+++ RECORDS TO PROCESS +++

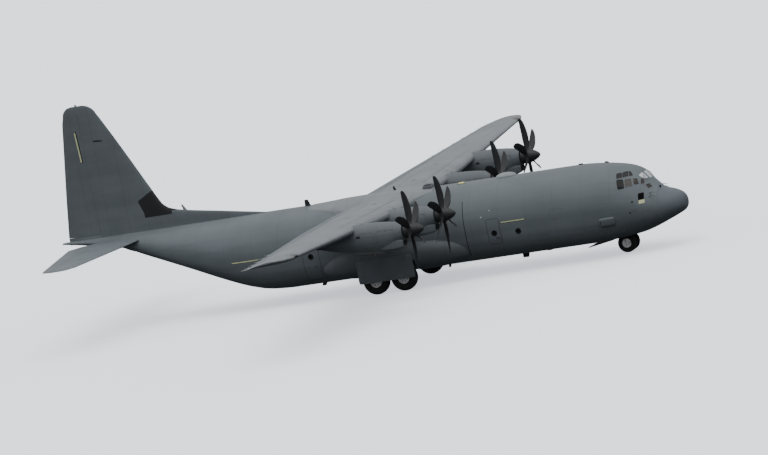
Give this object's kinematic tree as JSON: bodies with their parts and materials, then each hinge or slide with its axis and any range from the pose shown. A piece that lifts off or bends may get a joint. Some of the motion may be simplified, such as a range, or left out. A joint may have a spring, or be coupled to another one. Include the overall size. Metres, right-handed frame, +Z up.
{
  "type": "military transport plane with four propellers, a high wing and a rear cargo ramp, as a 1:2 scale model",
  "caption": "Grey high-winged military transport plane parked on its wheels, with turning propellers, moving flaps, rudder, elevators, ramp and doors, at half size.",
  "frame": {"origin": "middle of the box of the whole aircraft, on the ground under its wheels", "axes": "+X towards the nose, +Y towards the left wing tip, +Z up"},
  "size_m": [17.185, 20.205, 5.925],
  "materials": {
    "airframe_paint": "matte",
    "radome_paint": "matte",
    "gear_door_paint": "matte",
    "propeller_composite": "satin",
    "tyre_rubber": "matte",
    "wheel_paint": "satin",
    "gear_steel": "satin",
    "engine_metal": "satin",
    "window_glass": "gloss",
    "cabin_lining": "matte"
  },
  "bodies": {
    "airframe": {"radome": "radome_paint", "forward_fuselage": "airframe_paint", "centre_fuselage": "airframe_paint", "aft_fuselage": "airframe_paint", "cockpit_glazing": "window_glass", "flight_deck": "cabin_lining", "cargo_floor": "cabin_lining", "emergency_hatch": "airframe_paint", "paratroop_door_left": "airframe_paint", "paratroop_door_right": "airframe_paint", "wing_centre": "airframe_paint", "wing_left": "airframe_paint", "wing_right": "airframe_paint", "nacelle_left_outer": "airframe_paint", "nacelle_left_inner": "airframe_paint", "nacelle_right_inner": "airframe_paint", "nacelle_right_outer": "airframe_paint", "engine_left_outer": "engine_metal", "engine_left_inner": "engine_metal", "engine_right_inner": "engine_metal", "engine_right_outer": "engine_metal", "fin": "airframe_paint", "tailplane": "airframe_paint", "sponson_left": "airframe_paint", "sponson_right": "airframe_paint", "main_gear_door_left": "gear_door_paint", "main_gear_door_right": "gear_door_paint", "main_gear_legs_left": "gear_steel", "main_gear_legs_right": "gear_steel", "nose_leg": "gear_steel", "nose_gear_door": "gear_door_paint"},
    "cargo_ramp": {"cargo_ramp": "airframe_paint"},
    "cargo_door": {"cargo_door": "airframe_paint"},
    "crew_door": {"crew_door": "airframe_paint"},
    "rudder": {"rudder": "airframe_paint"},
    "nose_steering": {"nose_fork": "gear_steel"},
    "nose_wheels": {"nose_hubs": "wheel_paint", "nose_tyre_left": "tyre_rubber", "nose_tyre_right": "tyre_rubber"},
    "flap_inner_left": {"flap_inner_left": "airframe_paint"},
    "flap_outer_left": {"flap_outer_left": "airframe_paint"},
    "aileron_left": {"aileron_left": "airframe_paint"},
    "elevator_left": {"elevator_left": "airframe_paint"},
    "main_wheel_front_left": {"main_rim_front_left": "wheel_paint", "main_tyre_front_left": "tyre_rubber"},
    "main_wheel_rear_left": {"main_rim_rear_left": "wheel_paint", "main_tyre_rear_left": "tyre_rubber"},
    "flap_inner_right": {"flap_inner_right": "airframe_paint"},
    "flap_outer_right": {"flap_outer_right": "airframe_paint"},
    "aileron_right": {"aileron_right": "airframe_paint"},
    "elevator_right": {"elevator_right": "airframe_paint"},
    "main_wheel_front_right": {"main_rim_front_right": "wheel_paint", "main_tyre_front_right": "tyre_rubber"},
    "main_wheel_rear_right": {"main_rim_rear_right": "wheel_paint", "main_tyre_rear_right": "tyre_rubber"},
    "propeller_left_outer": {"propeller_left_outer": "propeller_composite"},
    "propeller_left_inner": {"propeller_left_inner": "propeller_composite"},
    "propeller_right_inner": {"propeller_right_inner": "propeller_composite"},
    "propeller_right_outer": {"propeller_right_outer": "propeller_composite"}
  },
  "joints": [
    {"name": "ramp_hinge", "type": "hinge", "parent": "airframe", "child": "cargo_ramp", "pos_m": [-2.2975, 0, 0.4575], "axis": [0, -1, 0], "range_deg": [0, 25]},
    {"name": "cargo_door_hinge", "type": "hinge", "parent": "airframe", "child": "cargo_door", "pos_m": [-6.0075, 0, 1.8], "axis": [0, -1, 0], "range_deg": [0, 28]},
    {"name": "crew_door_hinge", "type": "hinge", "parent": "airframe", "child": "crew_door", "pos_m": [5.9675, 0.86, 0.565], "axis": [-1, 0, 0], "range_deg": [0, 115]},
    {"name": "rudder_hinge", "type": "hinge", "parent": "airframe", "child": "rudder", "pos_m": [-7.4825, 0, 2.5], "axis": [0, 0, 1], "range_deg": [-35, 35]},
    {"name": "nose_steering", "type": "hinge", "parent": "airframe", "child": "nose_steering", "pos_m": [6.8275, 0, 0.425], "axis": [0, 0, 1], "range_deg": [-60, 60]},
    {"name": "nose_wheel_spin", "type": "hinge", "parent": "nose_steering", "child": "nose_wheels", "pos_m": [6.8275, 0, 0.2475], "axis": [0, 1, 0], "continuous": true},
    {"name": "flap_inner_left_swing", "type": "hinge", "parent": "airframe", "child": "flap_inner_left", "pos_m": [-0.1905, 1.2, 1.87594], "axis": [0, -0.9998, -0.0194], "range_deg": [0, 36]},
    {"name": "flap_inner_right_swing", "type": "hinge", "parent": "airframe", "child": "flap_inner_right", "pos_m": [-0.1905, -1.2, 1.87594], "axis": [0, -0.9998, 0.0194], "range_deg": [0, 36]},
    {"name": "flap_outer_left_swing", "type": "hinge", "parent": "airframe", "child": "flap_outer_left", "pos_m": [-0.18875, 2.72, 1.90595], "axis": [-0.0873, -0.9951, -0.0468], "range_deg": [0, 36]},
    {"name": "flap_outer_right_swing", "type": "hinge", "parent": "airframe", "child": "flap_outer_right", "pos_m": [-0.18875, -2.72, 1.90595], "axis": [0.0873, -0.9951, 0.0468], "range_deg": [0, 36]},
    {"name": "aileron_left_hinge", "type": "hinge", "parent": "airframe", "child": "aileron_left", "pos_m": [0.05907, 6.375, 2.32426], "axis": [-0.0945, -0.9946, -0.0436], "range_deg": [-25, 15]},
    {"name": "aileron_right_hinge", "type": "hinge", "parent": "airframe", "child": "aileron_right", "pos_m": [0.05907, -6.375, 2.32426], "axis": [0.0945, -0.9946, 0.0436], "range_deg": [-25, 15]},
    {"name": "elevator_left_hinge", "type": "hinge", "parent": "airframe", "child": "elevator_left", "pos_m": [-7.4325, 2, 2.25], "axis": [0, -1, 0], "range_deg": [-40, 15]},
    {"name": "elevator_right_hinge", "type": "hinge", "parent": "airframe", "child": "elevator_right", "pos_m": [-7.4325, -2, 2.25], "axis": [0, -1, 0], "range_deg": [-40, 15]},
    {"name": "propeller_left_outer_spin", "type": "hinge", "parent": "airframe", "child": "propeller_left_outer", "pos_m": [2.8675, 5.055, 2.13], "axis": [1, 0, 0], "continuous": true},
    {"name": "propeller_left_inner_spin", "type": "hinge", "parent": "airframe", "child": "propeller_left_inner", "pos_m": [2.8675, 2.455, 2.015], "axis": [1, 0, 0], "continuous": true},
    {"name": "propeller_right_inner_spin", "type": "hinge", "parent": "airframe", "child": "propeller_right_inner", "pos_m": [2.8675, -2.455, 2.015], "axis": [1, 0, 0], "continuous": true},
    {"name": "propeller_right_outer_spin", "type": "hinge", "parent": "airframe", "child": "propeller_right_outer", "pos_m": [2.8675, -5.055, 2.13], "axis": [1, 0, 0], "continuous": true},
    {"name": "main_wheel_front_left_spin", "type": "hinge", "parent": "airframe", "child": "main_wheel_front_left", "pos_m": [1.0175, 1.1, 0.355], "axis": [0, 1, 0], "continuous": true},
    {"name": "main_wheel_front_right_spin", "type": "hinge", "parent": "airframe", "child": "main_wheel_front_right", "pos_m": [1.0175, -1.1, 0.355], "axis": [0, 1, 0], "continuous": true},
    {"name": "main_wheel_rear_left_spin", "type": "hinge", "parent": "airframe", "child": "main_wheel_rear_left", "pos_m": [0.2475, 1.1, 0.355], "axis": [0, 1, 0], "continuous": true},
    {"name": "main_wheel_rear_right_spin", "type": "hinge", "parent": "airframe", "child": "main_wheel_rear_right", "pos_m": [0.2475, -1.1, 0.355], "axis": [0, 1, 0], "continuous": true}
  ],
  "couplings": [
    {"joint": "flap_inner_right_swing", "follows": "flap_inner_left_swing", "ratio": 1},
    {"joint": "flap_outer_left_swing", "follows": "flap_inner_left_swing", "ratio": 1},
    {"joint": "flap_outer_right_swing", "follows": "flap_inner_left_swing", "ratio": 1},
    {"joint": "elevator_right_hinge", "follows": "elevator_left_hinge", "ratio": 1}
  ]
}
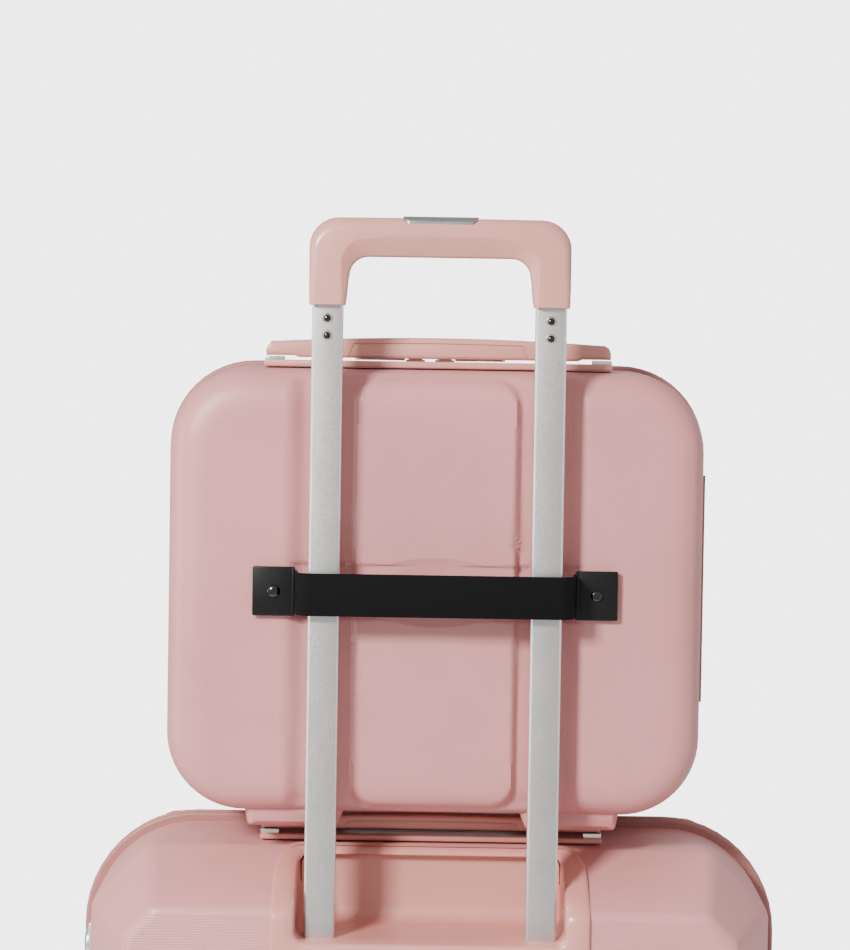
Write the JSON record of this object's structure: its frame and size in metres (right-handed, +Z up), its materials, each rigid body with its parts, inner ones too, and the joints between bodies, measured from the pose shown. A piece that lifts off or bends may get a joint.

+++

Read the data above and pull out each line that holds the string "handed".

Give this object's kinematic tree as JSON: bodies with their parts and materials, then each hinge or slide with its axis and any range from the pose shown. A piece that lifts off or bends may get a joint. Some of the motion may be simplified, such as a range, or left out. A joint may have a spring, or be coupled to another one. Include the overall size. Metres, right-handed frame, +Z up.
Write the JSON record of this object's structure: its frame and size in metres (right-handed, +Z up), its materials, each rigid body with its parts, inner ones too, and the joints between bodies, measured from the pose shown. A piece that lifts off or bends may get a joint.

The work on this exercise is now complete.